Composable energy policies for reactive motion generation and reinforcement learning
Julen Urain, Anqi Li,
Puze Liu, Carlo D’Eramo, and Jan Peters
The International Journal of Robotics Research, vol. 42, pp. 827-858, 2023
In this work, we introduce composable energy policies (CEP), a novel framework for multi-objective motion generation. We frame the problem of composing multiple policy components from a probabilistic view. We consider a set of stochastic policies represented in arbitrary task spaces, where each policy represents a distribution of the actions to solve a particular task. Then, we aim to find the action in the configuration space that optimally satisfies all the policy components. The presented framework allows the fusion of motion generators from different sources: optimal control, data-driven policies, motion planning, and handcrafted policies. Classically, the problem of multi-objective motion generation is solved by the composition of a set of deterministic policies, rather than stochastic policies.
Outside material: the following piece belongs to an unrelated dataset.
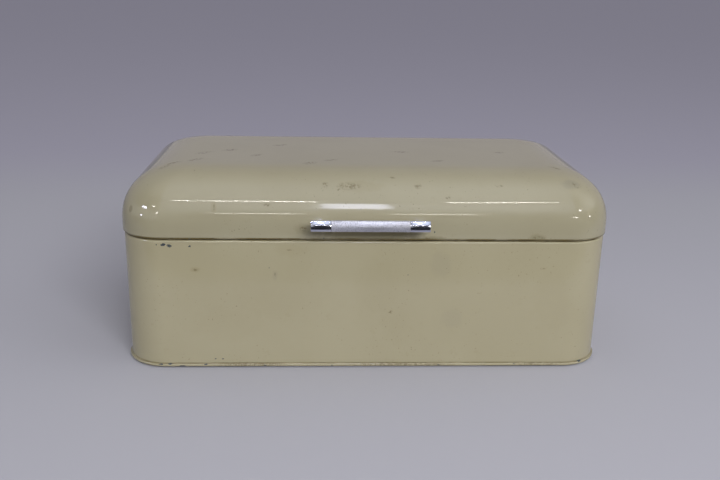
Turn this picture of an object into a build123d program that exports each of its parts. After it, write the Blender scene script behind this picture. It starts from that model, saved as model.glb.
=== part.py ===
from build123d import *
from math import asin, atan2, cos, degrees, hypot, pi, radians, sin, sqrt
import os

# Bread box of pressed, enamelled steel with a lid that lifts on two hinges at the rear.
# Millimetres, Z up, front towards -Y, X to the right, table at Z = 0.

# Overall
box_width = 420.0             # over the body wall, left to right
box_depth = 220.0             # over the body wall, front to rear
box_height = 171.0            # table to the top of the closed lid
corner_radius = 36.0          # plan corner of the body wall
steel = 0.8                   # enamelled sheet, coating included

# Body wall
shoulder_bend = 2.5           # outer radius where the wall turns in under the lid
mouth_flange = 10.0           # inward flange round the mouth, from the wall's outside
mouth_lip = 5.0               # down-turned lip on the flange
lip_bend = 1.6                # outer radius between flange and lip
hook_reach = 0.65             # outward hook at the foot of the wall, held in the seam
hook_bend = 1.0               # outer radius between wall and hook

# Seam bead and base pan
foot_proud = 1.0              # bead clears the table by this much
bead_height = 3.0
bead_proud = 1.6              # bead stands out from the wall
bead_bend = 1.15              # outer radius of the bead's rounded edges
seam_play = 0.2               # between the folded layers of the seam
panel_height = 4.5            # table to the underside of the recessed panel
chuck_bend = 1.7              # outer radius where the panel turns down into the seam
field_margin = 34.0           # plain border of the panel round its raised field
field_rise = 1.2              # height of the raised field
field_corner = 18.0

# Lid
lid_gap = 1.0                 # open seam between the body and the closed lid
lid_band = 7.1                # straight band between the seam and the lid's edge
lid_overhang = 1.3            # lid stands proud of the body wall all round
lid_edge_width = 54.5         # half axis of the lid's elliptical edge, across
lid_edge_height = 46.5        # half axis of the same edge, up
lid_top_corner = 14.5         # plan corner where the edge meets the flat top
lid_rim = 8.0                 # inward flange round the lid's mouth, from its outside
lid_rim_bend = 1.0            # rounding of the lid's lower edge
lid_sections = 14             # sections through the drawn edge

# Vents in the rear wall
vent_diameter = 5.0
vent_pitch = 11.0
vent_side = 85.0              # rosette centre inside the body wall's end
vent_drop = 46.4              # rosette centre below the body's top
vent_count = 6                # holes round the middle one

# Feet and lid buffers
foot_diameter = 15.0
foot_taper = 6.0              # degrees
foot_edge = 0.8
foot_inset = 30.0             # foot centre inside the body wall, both ways
buffer_side = 60.0            # buffer centre inside the body wall's end
buffer_inset = 6.0            # buffer centre inside its front
buffer_head = 5.2
buffer_stem = 3.0
buffer_barb = 4.0
buffer_tail = 2.6             # below the flange
buffer_play = 0.1             # under the closed lid and in its hole

# Hinges
hinge_side = 100.0            # hinge centre inside the body wall's end
hinge_width = 50.0
hinge_steel = 1.0
pin_diameter = 2.4
pin_play = 0.05               # radial, in the knuckles
pin_head_diameter = 3.8
pin_head_length = 0.8
knuckle_count = 5
knuckle_length = 5.6
knuckle_play = 0.4            # between knuckles, and round them
lid_opening = 105.0           # degrees, until the stop tails meet
body_tail_slope = 45.0        # degrees below level
tail_reach = 6.0              # stop tail, from the pin's axis
stop_play = 0.2               # left between the two tails at full opening
leaf_seat = 0.1               # between a leaf and the sheet it is riveted to
leaf_bend = 1.2               # middle-line radius of the folds
body_leaf_drop = 24.0         # below the pin's axis
lid_leaf_angle = 15.0         # how far up the lid's edge its leaf reaches, in degrees
notch_play = 0.5              # round a leaf where it passes through the sheet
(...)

However, there are common situations where different policy components have conflicting behaviors, leading to oscillations or the robot getting stuck in an undesirable state. While our approach is not directly able to solve the conflicting policies problem, we claim that modeling each policy as a stochastic policy allows more expressive representations for each component in contrast with the classical reactive motion generation approaches. In some tasks, such as reaching a target in a cluttered environment, we show experimentally that CEP additional expressivity allows us to model policies that reduce these conflicting behaviors. A field that benefits from these reactive motion generators is the one of robot reinforcement learning. Integrating these policy architectures with reinforcement learning allows us to include a set of inductive biases in the learning problem. These inductive biases guide the reinforcement learning agent towards informative regions or improve collision safety while exploring. In our work, we show how to integrate our proposed reactive motion generator as a structured policy for reinforcement learning. Combining the reinforcement learning agent exploration with the prior-based CEP, we can improve the learning performance and explore safer.